Rather, in opposition, respondent argues that the petition is defective in light of petitioner's acceptance of the $105,000.00 payment after the September termination notice was served and prior to commencement of the instant petition. However, neither side submits proof regarding the service of the September termination notice. Assuming arguendo, that the September termination notice was properly served and was sufficient enough to terminate the lease as of the date stated therein (September 29, 2023), then respondent claims that the proceeding may not be maintained in light of landlord's acceptance of rent on October 18, 2023. Specifically, respondent argues that petitioner was required to serve a new notice of default and waived the claimed default.

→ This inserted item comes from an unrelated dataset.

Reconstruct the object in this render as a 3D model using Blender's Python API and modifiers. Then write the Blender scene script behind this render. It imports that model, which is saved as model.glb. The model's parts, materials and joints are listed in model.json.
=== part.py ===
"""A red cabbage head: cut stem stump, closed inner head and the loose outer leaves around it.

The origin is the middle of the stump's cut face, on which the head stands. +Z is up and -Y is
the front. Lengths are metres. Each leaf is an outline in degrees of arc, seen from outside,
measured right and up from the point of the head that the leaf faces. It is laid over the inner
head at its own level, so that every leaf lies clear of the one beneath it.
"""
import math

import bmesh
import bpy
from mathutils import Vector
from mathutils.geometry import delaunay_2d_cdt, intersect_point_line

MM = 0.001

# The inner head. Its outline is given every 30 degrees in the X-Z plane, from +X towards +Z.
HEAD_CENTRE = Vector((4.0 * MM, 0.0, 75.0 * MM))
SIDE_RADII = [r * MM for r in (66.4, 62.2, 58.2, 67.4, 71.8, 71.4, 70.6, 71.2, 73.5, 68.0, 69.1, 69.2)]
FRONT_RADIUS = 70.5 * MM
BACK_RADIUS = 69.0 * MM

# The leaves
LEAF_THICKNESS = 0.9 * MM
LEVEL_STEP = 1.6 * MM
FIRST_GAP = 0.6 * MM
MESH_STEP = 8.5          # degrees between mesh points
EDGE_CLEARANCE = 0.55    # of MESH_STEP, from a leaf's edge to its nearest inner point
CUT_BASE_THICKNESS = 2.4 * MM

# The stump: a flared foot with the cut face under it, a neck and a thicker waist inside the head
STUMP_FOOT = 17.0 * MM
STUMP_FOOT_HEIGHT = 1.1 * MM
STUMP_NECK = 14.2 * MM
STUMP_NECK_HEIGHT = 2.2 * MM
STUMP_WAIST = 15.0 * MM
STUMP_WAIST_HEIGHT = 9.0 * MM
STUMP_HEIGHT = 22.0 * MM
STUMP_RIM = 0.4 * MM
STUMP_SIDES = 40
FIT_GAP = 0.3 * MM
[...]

While accepting rent may vitiate the purported termination notice (see Esplanade Gardens, Inc. v Simms, 51 Misc.3d 1228[A], 2016 NY Slip Op 50851[U], *5 [Civ Ct, NY County 2016] ["acceptance of rent after termination but prior to commencement of the proceeding... is sufficient to nullify a termination notice in holdover proceedings not based on nonprimary residence"]; see, e.g., 184 W. 10th Corp. v Westcott, 8 Misc.3d 132[A], 2005 NY Slip Op 51150[U] [App Term, 1st Dept 2005]; see also South Brooklyn Railway Co. v Heung Man Lau, __ Misc.3d __, 2024 NY Slip Op 24139, *8-9 [Civ Ct, Kings County May 7, 2024]), "it does not necessarily follow that the landlord has permanently waived its right to object to the conduct and may not serve a new termination notice for the same conduct" (Esplanade Gardens, Inc., 2016 NY Slip Op 50851[U] at *3; see also Montgomery Trading Co. v Cho, 3 Misc.3d 133[A], 2004 NY Slip Op 50436[U], *1 [App Term, 1st Dept 2004] [stating, in dicta, that even a "landlord's demands for rent, without any tender of payment by tenants, did not constitute a revival of the landlord-tenant relationship or manifest an intention to 'relinquish a known right'"], quoting Sullivan v Brevard Assoc., 66 N.Y.2d 489, 495 [1985]).

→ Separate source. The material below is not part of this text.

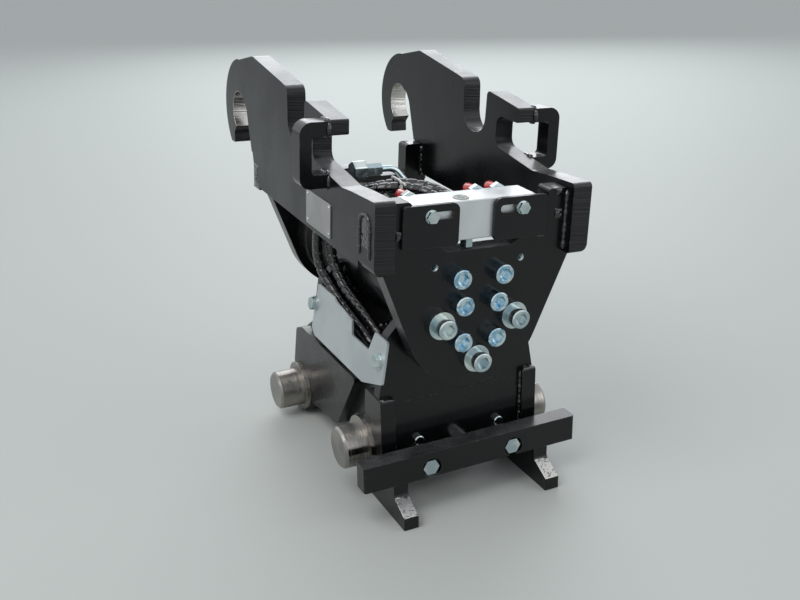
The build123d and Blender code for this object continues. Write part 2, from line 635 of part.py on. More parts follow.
def drain_fitting():
    """The hex fitting under the valve block."""
    body = extrude(RegularPolygon(DRAIN_R, 6, major_radius=False), -DRAIN_L)
    return Pos(VALVE_X - 5, FRONT_END_Y + DRAIN_R + 2, VALVE_BOTTOM) * body


SUPPLY_ROUTE = [
    (SUPPLY_X + 21, SUPPLY_Y, SUPPLY_H), (SUPPLY_X + 40, SUPPLY_Y, SUPPLY_H), (SUPPLY_X + 56, SUPPLY_Y - 8, SUPPLY_H - 20),
    (SUPPLY_X + 58, SUPPLY_Y - 50, VALVE_BOTTOM + 18), (SUPPLY_X + 40, FRONT_END_Y + VALVE_DEPTH + 30, VALVE_BOTTOM + 21),
    (SUPPLY_X + 40, FRONT_END_Y + VALVE_DEPTH, VALVE_BOTTOM + 21),
]


def supply_pipe():
    """The bent steel pipe from the valve block to the coupling for the machine's supply line."""
    pipe = tube_along(SUPPLY_ROUTE, SUPPLY_PIPE_D, "supply pipe")
    along = Pos(SUPPLY_X, SUPPLY_Y, SUPPLY_H) * Rot(0, 90, 0)
    nut = chamfer(extrude(RegularPolygon(SUPPLY_NUT_R, 6, major_radius=False), -SUPPLY_NUT_L).edges(), 1)
    body = extrude(RegularPolygon(SUPPLY_NUT_R - 4, 6, major_radius=False), 21)
    return together([along * (nut + body), pipe])


OUTER_HOSE_TOP = [
    (-20, 42, 130), (-20, 62, 130), (-30, 86, 136), (-50, 99, 139), (-74, 108, SUPPLY_H - HOSE_DIP + 21),
    (-94, 128, SUPPLY_H - HOSE_DIP + 14), (-HOSE_TOP_SIDE, 158, SUPPLY_H - HOSE_DIP), (-HOSE_TOP_SIDE - 1, 196, 99),
    (-HOSE_TOP_SIDE - 2, 228, 77),
]
OUTER_HOSE_LOW = [
    (-HOSE_SIDE, 251, 303), (-HOSE_SIDE, 257, 273), (-HOSE_SIDE + 2, 254, 250), (-HOSE_SIDE + 8, 243, 233),
    (-HOSE_SIDE + 13, 222, 216), (-HOSE_SIDE + 15, 193, 205), (-HOSE_SIDE + 17, 164, 196),
    (-HOSE_SIDE + 20, 136, 186), (-HOSE_SIDE + 24, 118, 172), (-HOSE_SIDE + 24, 118, DECK_TOP + 8),
]
INNER_HOSE_TOP = [
    (-4, 42, 130), (-4, 68, 130), (-14, 98, 136), (-38, 116, 139), (-64, 124, SUPPLY_H - HOSE_DIP + 20),
    (-80, 140, SUPPLY_H - HOSE_DIP + 13), (-HOSE_TOP_SIDE + 16, 166, SUPPLY_H - HOSE_DIP),
    (-HOSE_TOP_SIDE + 15, 196, 99), (-HOSE_TOP_SIDE + 14, 222, 77),
]
INNER_HOSE_LOW = [
    (-HOSE_SIDE + 16, 243, 303), (-HOSE_SIDE + 16, 248, 274), (-HOSE_SIDE + 18, 240, 250), (-HOSE_SIDE + 21, 222, 232),
    (-HOSE_SIDE + 24, 199, 220), (-HOSE_SIDE + 27, 172, 211), (-HOSE_SIDE + 30, 148, 200),
    (-HOSE_SIDE + 36, 129, 187), (-HOSE_SIDE + 40, 118, 174), (-HOSE_SIDE + 40, 118, DECK_TOP + 8),
]


def hose(top, low, name):
    """A hose from the valve block round the left side down to its port on the deck."""
    turn = radians(REST_TILT)
    raised = [(x * cos(turn) + h * sin(turn), y, AXIS_Z + h * cos(turn) - x * sin(turn)) for x, y, h in top]
    return tube_along(raised + low, HOSE_D, name)


def hose_ports():
    """The two port adapters on the deck, one under the lower end of each hose."""
    adapters = []
    for x, y, z in (OUTER_HOSE_LOW[-1], INNER_HOSE_LOW[-1]):
        body = Cylinder(HOSE_D / 2 + 1, z - DECK_TOP, align=(Align.CENTER, Align.CENTER, Align.MIN))
        adapters.append(Pos(x, y, DECK_TOP) * body)
    return together(adapters)


def tube_along(points, diameter, name):
    """A tube along straight runs joined by arcs as large as the runs allow."""
    knots = [Vector(*p) for p in points]
    radii = []
    for before, here, after in zip(knots, knots[1:], knots[2:]):
        run_in, run_out = here - before, after - here
        half_turn = radians(run_in.get_angle(run_out)) / 2
        radii.append(0.45 * min(run_in.length, run_out.length) / tan(half_turn))
    print(name, "radii", [round(r) for r in radii])
    path = FilletPolyline(*knots, radius=radii)
    section = Plane(path @ 0, z_dir=path % 0) * Circle(diameter / 2)
    part = sweep(section, path=path)
    print(name, "volume share", round(part.volume / (3.14159265 * diameter**2 / 4 * path.length), 4))
    return part


def together(pieces):
    """Separate pieces of one kind as one node."""
    return Compound([solid for piece in pieces for solid in piece.solids()])


def tilted(part):
    """A bracket piece, turned to the rest tilt and lifted to the axis."""
    return Pos(0, 0, AXIS_Z) * Rot(0, REST_TILT, 0) * part


def rating_plate():
    """The blank rating plate on the left hook plate."""
    x = -PLATE_GAP / 2 - PLATE_T
    outline = [
        (RATING_Y, RATING_H, 3), (RATING_Y, RATING_H + RATING_TALL, 3),
        (RATING_Y + RATING_W, RATING_H + RATING_TALL, 3), (RATING_Y + RATING_W, RATING_H, 3),
    ]
    return slab_x(outline, x - RATING_T, x)


def bracket_parts():
    """Every piece of the tilting bracket, drawn level about the axis."""
    parts = {
        "hook_plate_right": hook_plate(), "hook_plate_left": mirrored(hook_plate()),
        "wedge_loop_right": wedge_loop(), "wedge_loop_left": mirrored(wedge_loop()),
        "front_end_plate": front_end_plate(),
        "rear_end_plate": end_plate(REAR_END_Y, REAR_CUT_H, FRONT_CUT_HALF, REAR_TAB_H),
        "tilt_shaft": tilt_shaft(), "rear_hub": rear_hub(), "valve_block": valve_block(),
        "valve_bracket_right": valve_bracket(), "valve_bracket_left": across_valve(valve_bracket()),
        "valve_bolts": together([valve_bolt(), across_valve(valve_bolt())]),
        "drain_fitting": drain_fitting(), "rating_plate": rating_plate(), "supply_pipe": supply_pipe(),
        "port_caps": together([port_cap(VALVE_X + offset) for offset in PORT_CAP_PLACES]),
    }
    grip = END_T + SCREW_GRIP
    for number, (x, h) in enumerate(inner_screws() + top_screws(), 1):
        parts["front_screw_%d" % number] = screw(x, h, FRONT_END_Y, 1, grip)
    seat = FRONT_END_Y - COLLAR_T
    collars = []
    for number, (x, h) in enumerate(outer_screws(), 1):
        collar = bar_y(COLLAR_D / 2, seat, FRONT_END_Y, x, h)
        collars.append(collar - bar_y(SCREW_D / 2 + SCREW_PLAY, seat - 1, FRONT_END_Y + 1, x, h))
        parts["collar_screw_%d" % number] = screw(x, h, seat, 1, grip + COLLAR_T)
    parts["screw_collars"] = together(collars)
    rear = [screw(x, h, REAR_END_Y + END_T, -1, grip) for x, h in inner_screws() + outer_screws()]
    parts["rear_screws"] = together(rear)
    return parts


def base_parts():
    """Every piece of the lower coupler that stays still."""
    lift = Pos(0, 0, AXIS_Z)
    start = HOUSING_FRONT
    parts = {
        "actuator_housing": lift * tube_y(HOUSING_R, HOUSING_BORE_R, start, HOUSING_BACK),
        "bearing_front": lift * tube_y(HOUSING_BORE_R - RUNNING, SHAFT_R + RUNNING, start, start + BEARING_L),
        "bearing_rear": lift
        * tube_y(HOUSING_BORE_R - RUNNING, SHAFT_R + RUNNING, HOUSING_BACK - BEARING_L, HOUSING_BACK),
        "frame_plate_front": frame_plate(FRONT_FRAME_Y, FRONT_PLATE_TOP),
        "frame_plate_rear": frame_plate(REAR_FRAME_Y, DECK_TOP),
        "front_plate": front_plate(),
        "deck": block(
            -WEB_FACE_X + WEB_T, WEB_FACE_X - WEB_T, FRONT_FRAME_Y + FRAME_T, REAR_PIN_Y - 31, DECK_TOP - DECK_T, DECK_TOP
        ),
        "rear_cross_pin": rear_cross_pin(),
        "hose_ports": hose_ports(),
        "cover_sheet": cover_sheet(),
        "lock_barrel": lock_barrel(), "lock_gland": lock_gland(),
    }
    right_parts = {
        "frame_web": frame_web(), "rear_cheek": rear_cheek(), "front_block": front_block(),
        "front_pin": front_pin(),
    }
    for name, part in right_parts.items():
        parts[name + "_right"] = part
        parts[name + "_left"] = mirrored(part)
    front_collar = pin_collar(WEB_FACE_X + BLOCK_T, FRONT_PIN_Y, FRONT_PIN_Z)
    rear_collar = pin_collar(WEB_FACE_X + CHEEK_T, REAR_PIN_Y, REAR_PIN_Z)
    parts["front_pin_collars"] = together([front_collar, mirrored(front_collar)])
    parts["rear_pin_collars"] = together([rear_collar, mirrored(rear_collar)])
    screws = [cylinder_screw(-CYLINDER_SCREW_X), cylinder_screw(CYLINDER_SCREW_X)]
    parts["base_bolts"] = together([cover_bolt(y) for y in cover_bolt_places()] + screws)
    return parts


def lock_parts():
    """Every piece that slides with the locking beam."""
    return {
        "lock_beam": lock_beam(), "lock_rod": lock_rod(), "lock_wedge_right": lock_wedge(),
        "lock_wedge_left": mirrored(lock_wedge()), "guide_pin_left": guide_pin(-GUIDE_X),
        "guide_pin_right": guide_pin(GUIDE_X), "beam_bolts": together([beam_bolt(-GUIDE_X), beam_bolt(GUIDE_X)]),
    }


def sleeve_parts():
    """The helical piston sleeve between the shaft and the housing."""
    middle = (HOUSING_FRONT + HOUSING_BACK) / 2 + SLEEVE_LEAD * radians(REST_TILT)
    sleeve = tube_y(HOUSING_BORE_R - RUNNING, SHAFT_R + RUNNING, middle - SLEEVE_L / 2, middle + SLEEVE_L / 2)
    return {"piston_sleeve": Pos(0, 0, AXIS_Z) * sleeve}


def main():
    """Builds every node, moves the origin to the middle of the underside and writes the files."""
    os.makedirs("parts", exist_ok=True)
    nodes = {name: tilted(part) for name, part in bracket_parts().items()}
    nodes.update(base_parts())
    nodes.update(lock_parts())
    nodes.update(sleeve_parts())
    nodes["hose_outer"] = hose(OUTER_HOSE_TOP, OUTER_HOSE_LOW, "outer hose")
    nodes["hose_inner"] = hose(INNER_HOSE_TOP, INNER_HOSE_LOW, "inner hose")
    hull = together(nodes.values()).bounding_box()
    shift = Pos(-hull.center().X, -hull.center().Y, -hull.min.Z)
    print("tilt axis at", round(-hull.center().X, 3), round(-hull.center().Y, 3), AXIS_Z - hull.min.Z)
    for name, part in nodes.items():
        export_step(shift * part, "parts/%s.step" % name)
    print(len(nodes), "nodes, size", hull.size)


main()
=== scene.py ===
"""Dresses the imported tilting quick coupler: paint, bright steel, welds, wrapped hoses and small fittings."""

import json
import logging
import math
from collections.abc import Iterable, Sequence
from dataclasses import dataclass, field
from enum import Enum

import bmesh
import bpy
from mathutils import Matrix, Vector, noise

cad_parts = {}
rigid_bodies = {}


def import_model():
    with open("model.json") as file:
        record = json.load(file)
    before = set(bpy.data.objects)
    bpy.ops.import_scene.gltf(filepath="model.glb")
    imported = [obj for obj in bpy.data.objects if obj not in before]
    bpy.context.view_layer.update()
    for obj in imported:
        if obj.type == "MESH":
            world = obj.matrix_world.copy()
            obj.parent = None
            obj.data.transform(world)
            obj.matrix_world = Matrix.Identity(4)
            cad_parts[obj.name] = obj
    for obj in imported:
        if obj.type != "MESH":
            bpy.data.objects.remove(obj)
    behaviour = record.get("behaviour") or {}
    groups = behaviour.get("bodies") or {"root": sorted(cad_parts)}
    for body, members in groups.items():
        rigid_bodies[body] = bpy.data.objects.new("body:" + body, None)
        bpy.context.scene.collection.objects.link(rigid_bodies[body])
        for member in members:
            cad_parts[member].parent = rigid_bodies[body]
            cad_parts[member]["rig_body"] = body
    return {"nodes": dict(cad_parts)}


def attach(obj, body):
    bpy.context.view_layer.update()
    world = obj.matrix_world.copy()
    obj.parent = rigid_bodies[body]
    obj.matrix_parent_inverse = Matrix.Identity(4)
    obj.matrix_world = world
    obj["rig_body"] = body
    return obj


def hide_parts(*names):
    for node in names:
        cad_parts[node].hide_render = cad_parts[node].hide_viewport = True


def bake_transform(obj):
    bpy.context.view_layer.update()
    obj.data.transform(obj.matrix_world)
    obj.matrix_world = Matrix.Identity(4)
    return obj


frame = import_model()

LOG = logging.getLogger("tilting_coupler")

# The drawing's millimetres, with the tilt axis at X = 0 and the front end plate's face at Y = 0
MM = 0.001
AXIS_X, FACE_Y, AXIS_Z = -9.709, -253.55, 250.0
REST_TILT = math.radians(3.1)

Point = tuple[float, float, float]
Colour = tuple[float, float, float]


class Place(Enum):
    """Which drawing a piece is drawn in, as the matrix that takes it to the row frame."""

    BASE = Matrix.Diagonal((MM, MM, MM, 1.0)) @ Matrix.Translation((AXIS_X, FACE_Y, 0.0))
    BRACKET = (
        Matrix.Diagonal((MM, MM, MM, 1.0))
        @ Matrix.Translation((AXIS_X, FACE_Y, AXIS_Z))
        @ Matrix.Rotation(REST_TILT, 4, "Y")
    )


class Body(Enum):
    """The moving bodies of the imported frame."""

    BASE = "base"
    BRACKET = "bracket"
    LOCK = "lock"
    SLEEVE = "sleeve"


class Slot(Enum):
    """Names of the record's material slots; no piece here takes its finish from them."""

    PAINT = "black_paint"
    STEEL = "machined_steel"
    ZINC = "zinc_steel"
    ALUMINIUM = "aluminium"
    SHEET = "silver_sheet"
    RED = "red_plastic"
    HOSE = "hose_rubber"
    BRONZE = "bronze"


class Turning(Enum):
    """The axis that a turned piece was turned about."""

    ACROSS = "X"
    ALONG = "Y"
    NONE = "none"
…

Here, there is no dispute that the August 4, 2023 default notice was valid and accurately set forth the respondent's default in paying rent. Respondent cites no reason why the October termination notice cannot serve as the predicate notice for this proceeding, which was based on the same existing default in failing to pay rent as set forth in the August 4, 2023 default notice (cf. TSS-Seedman's, Inc. v Elota Realty Co., 72 N.Y.2d 1024, 1026-27 [1988] [where landlord accepted all rents, previously withheld, and later served termination notices, the Court found the notices were "ineffective" because they were "sent at a later time when there were no outstanding rental defaults "] [emphasis added]).

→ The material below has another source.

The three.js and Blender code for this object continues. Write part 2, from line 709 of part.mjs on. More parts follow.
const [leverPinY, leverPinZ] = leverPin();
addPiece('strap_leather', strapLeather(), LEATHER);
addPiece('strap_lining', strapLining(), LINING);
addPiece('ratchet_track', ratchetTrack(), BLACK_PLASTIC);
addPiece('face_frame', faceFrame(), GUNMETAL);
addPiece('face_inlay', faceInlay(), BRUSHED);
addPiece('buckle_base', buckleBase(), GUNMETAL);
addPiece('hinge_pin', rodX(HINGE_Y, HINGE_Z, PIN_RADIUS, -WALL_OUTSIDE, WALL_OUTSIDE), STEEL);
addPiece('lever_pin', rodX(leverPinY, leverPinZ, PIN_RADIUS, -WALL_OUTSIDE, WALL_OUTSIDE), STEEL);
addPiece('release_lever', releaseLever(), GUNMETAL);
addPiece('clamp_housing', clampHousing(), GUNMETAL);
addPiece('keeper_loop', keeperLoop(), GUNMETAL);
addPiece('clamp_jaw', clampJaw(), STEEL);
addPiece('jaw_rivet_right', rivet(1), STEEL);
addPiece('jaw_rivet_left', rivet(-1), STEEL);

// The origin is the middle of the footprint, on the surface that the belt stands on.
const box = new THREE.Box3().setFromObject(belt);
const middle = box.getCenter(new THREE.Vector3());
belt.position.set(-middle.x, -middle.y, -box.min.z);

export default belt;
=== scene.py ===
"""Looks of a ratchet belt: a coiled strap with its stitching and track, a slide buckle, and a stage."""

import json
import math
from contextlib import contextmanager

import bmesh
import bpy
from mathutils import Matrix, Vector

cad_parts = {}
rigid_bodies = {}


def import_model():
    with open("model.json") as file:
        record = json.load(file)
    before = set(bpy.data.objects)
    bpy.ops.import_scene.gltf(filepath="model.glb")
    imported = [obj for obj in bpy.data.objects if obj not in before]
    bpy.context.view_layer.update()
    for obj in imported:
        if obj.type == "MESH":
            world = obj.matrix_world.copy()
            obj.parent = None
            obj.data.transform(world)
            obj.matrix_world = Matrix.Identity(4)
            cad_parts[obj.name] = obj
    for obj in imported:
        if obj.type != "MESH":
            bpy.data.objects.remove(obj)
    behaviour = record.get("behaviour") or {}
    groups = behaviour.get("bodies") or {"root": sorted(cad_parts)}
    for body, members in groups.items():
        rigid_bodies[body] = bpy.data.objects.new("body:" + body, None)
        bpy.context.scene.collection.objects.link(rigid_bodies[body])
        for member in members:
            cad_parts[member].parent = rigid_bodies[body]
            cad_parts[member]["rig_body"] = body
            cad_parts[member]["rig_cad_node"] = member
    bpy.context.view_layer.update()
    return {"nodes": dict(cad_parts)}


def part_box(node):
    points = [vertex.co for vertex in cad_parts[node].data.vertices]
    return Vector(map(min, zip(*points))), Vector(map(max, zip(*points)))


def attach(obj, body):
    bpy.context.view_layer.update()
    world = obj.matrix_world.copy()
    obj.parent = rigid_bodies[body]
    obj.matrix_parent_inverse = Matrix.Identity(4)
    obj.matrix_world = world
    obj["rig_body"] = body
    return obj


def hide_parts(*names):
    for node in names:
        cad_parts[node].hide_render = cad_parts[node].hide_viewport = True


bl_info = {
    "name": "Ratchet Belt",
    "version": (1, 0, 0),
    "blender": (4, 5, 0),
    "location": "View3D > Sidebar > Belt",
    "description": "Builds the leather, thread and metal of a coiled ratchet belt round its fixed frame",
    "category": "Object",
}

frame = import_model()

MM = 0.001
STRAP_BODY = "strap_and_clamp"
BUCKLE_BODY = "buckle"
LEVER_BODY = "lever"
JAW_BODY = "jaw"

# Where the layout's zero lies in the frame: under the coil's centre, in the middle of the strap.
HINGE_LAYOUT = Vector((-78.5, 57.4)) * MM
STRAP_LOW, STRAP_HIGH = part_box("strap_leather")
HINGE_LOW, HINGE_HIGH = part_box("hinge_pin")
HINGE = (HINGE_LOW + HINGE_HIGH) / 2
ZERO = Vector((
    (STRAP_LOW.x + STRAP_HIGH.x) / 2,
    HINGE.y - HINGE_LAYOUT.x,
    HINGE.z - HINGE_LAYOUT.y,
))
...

Respondent relies on Troiano v 55 Ehrbar Tenants Corp. (168 Misc.2d 907 [Sup Ct., Nassau County 1996]), which the Court finds distinguishable. The landlord/co-op in Troiano served a notice terminating the parties' agreement because the shareholder/tenant allegedly defaulted in paying a sublet fee, but the landlord continued to accept all maintenance payments beyond the termination date, and then served another termination notice later that year (id.). Importantly, there was no proof that a "Notice to Cure Defaults" was ever served upon the tenant-shareholder and neither the first nor second termination notice referred to any "Notice to Cure Defaults" (id. at 907-908). However, that notice and a 30-day cure period were expressly required by the lease prior to serving a termination notice (id. at 909). Here, the August 4, 2023 default notice was valid and provided time to cure the default. Although respondent argues that a second default notice was required, the Court does not see any such language in the parties' lease that would require one and respondent does not cite to any other legal authority inferring the same.
Accordingly, the Court finds that petitioner demonstrated its entitlement to judgment of possession and respondent failed to raise an issue of fact requiring trial.
As for that branch of the motion and petition seeking monetary relief (base rent, use and occupancy), the Court finds petitioner established entitlement to the same based on the Shah affidavit, rent ledger and terms of the parties' lease. Additionally, the Court is permitted to grant "amendment of the petition to include all rent that has accrued following the commencement of the proceeding" (36 Main Realty Corp. v Wang Law Off., PLLC, 49 Misc.3d 51, 54 [App Term, 2nd, 11th and 13th Jud Dists 2015]). Article 50 of the lease expressly provides for the recovery of attorneys' fees. As respondent failed to oppose these branches of the motion, the requested relief is granted.
Accordingly, it is hereby ORDERED that respondent's motion to dismiss the complaint is denied; and it is further
ORDERED that petitioner's cross-motion for summary judgment is granted to the extent set forth herein; and it is further
ORDERED that the Clerk is directed to enter a final judgment granting the holdover petition and awarding possession of the premises-i.e., a portion of the ground floor of 60 Ninth Avenue, New York, New York 10011 located in the building known as 60 Ninth Avenue in Manhattan (as shown in Exhibit A to the petition) -to petitioner DELSHAH 60 NINTH LLC against THE CHELSEA WINERY, LTD., along with a money judgment in petitioner's favor and against respondent THE CHELSEA WINERY, LTD. in the amount of $ 485,937.50, representing rent and use and occupancy through January 31, 2024, with costs and disbursements in the amount of $50.00; and it is further
ORDERED that a warrant of eviction shall be issued forthwith, without stay. The earliest execution date of the warrant is May 24, 2024; and it is further
ORDERED that the petition is discontinued against "XYZ CORP." without prejudice; and it is further
ORDERED that the issue of attorneys' fees due pursuant to the parties' lease is severed and shall be scheduled for a hearing on June 13, 2024 at 2:15 PM in Part 52, located in Room 772 of 111 Centre Street.
This constitutes the decision and order of the Court.